Synthesis, microstructure, growth kinetics and oxidation performance of complex concentrated silicide coatings on Nb₇Ti₇Al₁Cr₁ via hot-dip siliconizing

For different types of materials, particularly those exposed to high-temperatures, applying protective coatings significantly increases their resistance to oxidation. In this study, for the first time, the hot-dip method was used to synthetize silicides-based coatings on a refractory complex concentrated alloy substrate Nb₇Ti₇Cr₁Al₁. Coatings were applied by dipping the substrates in molten Al-30Si alloy at 850 °C for different time periods.
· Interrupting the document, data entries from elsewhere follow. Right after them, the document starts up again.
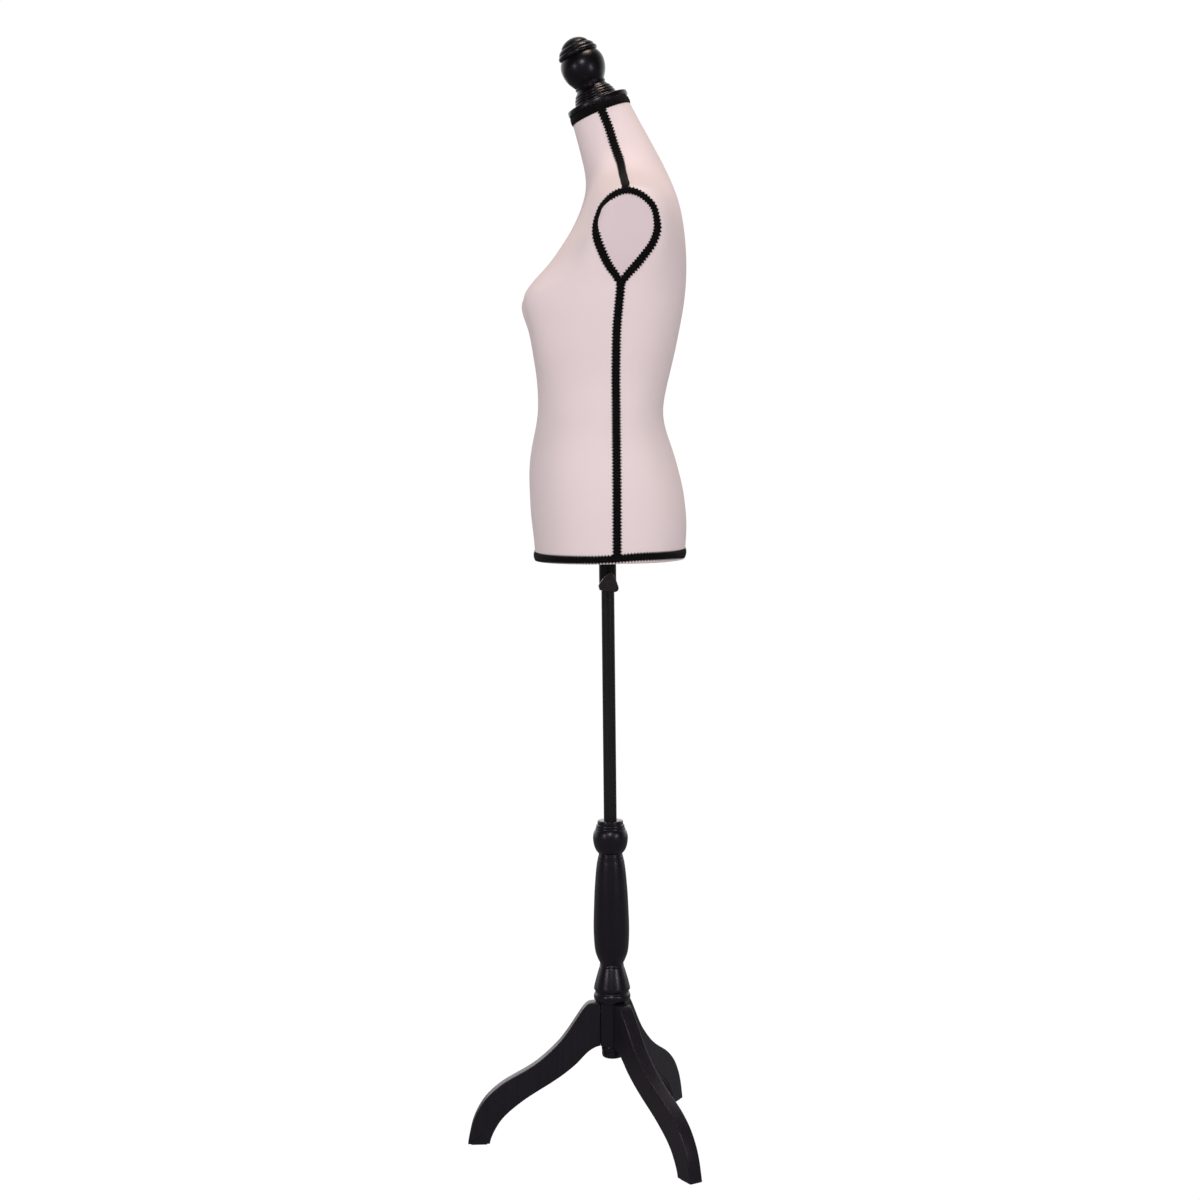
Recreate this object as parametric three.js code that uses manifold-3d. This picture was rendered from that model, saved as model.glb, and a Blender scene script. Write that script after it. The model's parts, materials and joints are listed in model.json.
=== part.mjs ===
// Dress form: a fabric-covered torso on an adjustable pole, with a turned wooden column
// and three curved wooden legs. Millimetres, +Z up. The form faces -Y, so its own left is +X.
// While the pieces are laid out, the pole axis is x = y = 0 and the floor is z = 0.
import * as THREE from "three";
import { mergeVertices } from "three/addons/utils/BufferGeometryUtils.js";
import Module from "manifold-3d";

const wasm = await Module();
wasm.setup();

// ---------------------------------------------------------------- driving dimensions
const GAP = 0.3; // between pieces that rest on each other
const LOOSE = 0.4; // round the studs, the sleeve and the screw through it
const HEM_Z = 914; // lower edge of the torso
const NECK_Z = 1598; // centre of the neck's top face
const NECK_Y = -6;
const NECK_TILT = THREE.MathUtils.degToRad(21.3); // the neck leans forward
const COVER_T = 1.3; // jersey cover
const FOAM_GAP = 0.4; // cover to foam
const FOAM_WALL = 14;
const BRAID_W = 11;
const BRAID_T = 2.4;
const CAP_R = 47.5; // wooden neck cap
const CAP_T = 8;
const POLE_R = 10;
const POLE_BORE = 8.5;
const POLE_TOP = 1016;
const POLE_FOOT = 430; // bottom of the pole's socket in the column
const SLEEVE_R = 13.2;
const SLEEVE_BORE = 11.6;
const SLEEVE_FOOT = 866;
const SLEEVE_TOP = 1380;
const CLAMP_Z = 878; // clamp screw axis
const SCREW_R = 4;
const COLUMN_TOP = 508;
const COLUMN_FOOT = 223;
const HUB_TOP = COLUMN_FOOT - GAP;
const HUB_FOOT = 154;
const HUB_APOTHEM = 19; // hexagonal hub, centre to flat
const STUB_R = 17; // round stub under the hub
const STUB_FOOT = 134;
const LEG_T = 22;
const FOOT_PAD_T = 1.5;
const STAND_TURN = -1.6; // degrees about the pole, against the torso's own front
// Degrees about the pole; right and left here are as seen by a viewer facing the form.
const LEG_ANGLES = {
  front: -90 + STAND_TURN,
  rear_right: 30 + STAND_TURN,
  rear_left: 150 + STAND_TURN,
};

// ---------------------------------------------------------------- torso tables: [z, value]
// The centre front has the same y with and without the bust below z 1100 and above z 1456.
const FRONT_LOW = [
  [880,-110.3], [914,-111], [940,-111.9], [980,-116], [1020,-117.8], [1045,-118.1],
  [1070,-116.3], [1100,-110.9],
];
const FRONT_HIGH = [
  [1456,-31.1], [1475,-27], [1492,-27], [1516,-31.2], [1540,-37.1], [1564,-43.4],
  [1588,-49.8], [1640,-63],
];
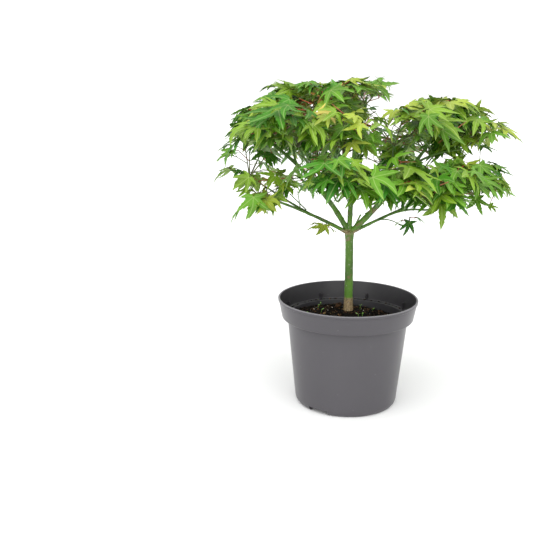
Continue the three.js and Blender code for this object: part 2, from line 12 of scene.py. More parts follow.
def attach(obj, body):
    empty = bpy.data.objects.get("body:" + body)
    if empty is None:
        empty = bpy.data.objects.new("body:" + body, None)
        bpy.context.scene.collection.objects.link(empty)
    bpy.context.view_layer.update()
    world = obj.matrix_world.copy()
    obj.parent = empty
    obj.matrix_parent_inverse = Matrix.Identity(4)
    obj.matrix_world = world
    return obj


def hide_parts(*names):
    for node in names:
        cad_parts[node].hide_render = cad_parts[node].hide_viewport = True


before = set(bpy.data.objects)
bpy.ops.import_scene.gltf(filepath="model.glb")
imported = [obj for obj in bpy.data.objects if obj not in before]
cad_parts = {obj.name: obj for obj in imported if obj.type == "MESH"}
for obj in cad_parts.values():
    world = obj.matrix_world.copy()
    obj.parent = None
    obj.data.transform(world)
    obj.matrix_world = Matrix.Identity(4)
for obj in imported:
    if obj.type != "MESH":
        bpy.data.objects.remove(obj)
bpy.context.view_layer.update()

bl_info = {
    "name": "Potted Maple",
    "version": (1, 0, 0),
    "blender": (4, 5, 0),
    "location": "3D View > Sidebar > Maple",
    "description": "Dresses the fixed frame of a potted maple with bark, foliage, soil and its pot",
    "category": "Object",
}

ROOT_BODY = "root"
MM = 0.001


# Limbs and masses of foliage, by the same rule and values as the solids, in millimetres

HEAD_HEIGHT = 232
COLLAR_LENGTH = 17
GAP = 0.3
Bough = namedtuple("Bough", "end radii climb")
BOUGHS = {
    "bough_left_low": Bough((-92, -24, 277), (2.5, 1.5), 30),
    "bough_left_high": Bough((-104, 14, 350), (3.6, 1.9), 62),
    "bough_centre": Bough((6, 14, 362), (3.3, 1.7), 88),
    "bough_right_high": Bough((92, -16, 344), (4.0, 2.0), 45),
    "bough_right_low": Bough((120, 12, 284), (2.2, 1.3), 26),
    "bough_back": Bough((16, 84, 330), (3.1, 1.6), 66),
}

Mass = namedtuple("Mass", "limb at middle reach droop seed twigs leaf", defaults=(7, 1))
MASSES = {
    "left_low": Mass("bough_left_low", 1, (-104, -38, 284), (50, 48, 31), 14, 8),
    "left_tip": Mass("bough_left_low", 0.5, (-132, 16, 320), (54, 54, 34), 12, 39),
    "left_high": Mass("bough_left_high", 1, (-112, -6, 370), (56, 56, 36), 10, 30),
    "left_front": Mass("bough_left_high", 0.35, (-72, -86, 368), (54, 52, 38), 10, 20),
    "left_back": Mass("bough_left_high", 0.5, (-95, 101, 356), (60, 58, 38), 6, 28),
    "left_crown": Mass("bough_left_high", 0.72, (-68, 24, 400), (58, 56, 32), 2, 15),
    "mid_crown": Mass("bough_centre", 1, (-20, -24, 402), (54, 54, 30), 0, 21),
    "crest": Mass("bough_centre", 0.7, (20, 24, 412), (42, 46, 30), -14, 64, 5),
    "mid_front": Mass("bough_centre", 0.38, (-21, -99, 360), (52, 50, 38), 8, 34),
    "front_low": Mass("bough_centre", 0.22, (-34, -138, 316), (56, 50, 34), 12, 8),
    "right_front": Mass("bough_right_high", 0.25, (24, -116, 312), (54, 50, 34), 12, 40),
    "right_mid": Mass("bough_right_high", 0.55, (48, -40, 366), (52, 50, 36), 4, 9),
    "right_crown": Mass("bough_right_high", 1, (104, 4, 378), (60, 58, 36), 6, 10),
    "right_tip": Mass("bough_right_high", 0.8, (160, 16, 364), (58, 56, 34), 8, 33),
    "right_low": Mass("bough_right_low", 0.45, (96, -78, 294), (60, 54, 36), 16, 23),
    "right_side": Mass("bough_right_low", 1, (156, -14, 300), (60, 56, 34), 12, 36),
    "right_back": Mass("bough_right_low", 0.6, (126, 96, 342), (60, 58, 40), 8, 36),
    "back_crown": Mass("bough_back", 1, (14, 94, 384), (60, 54, 32), 4, 36),
    "back_left": Mass("bough_back", 0.45, (-40, 144, 324), (58, 54, 38), 10, 15),
    "back_right": Mass("bough_back", 0.6, (66, 150, 324), (58, 52, 38), 10, 20),
    "sprout_left": Mass("bough_left_low", 0.3, (-38, -34, 247), (16, 16, 12), 40, 115, 1, 0.45),
    "sprout_right": Mass("bough_right_low", 0.3, (68, -52, 257), (16, 16, 12), 40, 101, 1, 0.6),
}
CROWN_MIDDLE = np.array([8, 0, 300])
CROWN_REACH = 200
MIDDLES = np.array([mass.middle for mass in MASSES.values()], float)
REACHES = np.array([mass.reach for mass in MASSES.values()], float)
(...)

Using XRD and SEM/EDS methods aphase, microstructure, and chemical composition of the coatings were analyzed, revealing a primary M(Si,Al)₂ layer. The coating thickness increased linearly with deposition time, indicating interfacial reaction-controlled growth. Notably, a 10-minute coating synthesis significantly improved oxidation performance. Short-term oxidation tests at 1200 °C for 20 h in synthetic air showed linear kinetics for the base alloy, while the coated sample exhibited parabolic behavior and 87 % reduced mass gain. These findings demonstrate the potential of liquid-assisted siliconizing for producing oxidation-resistant coatings.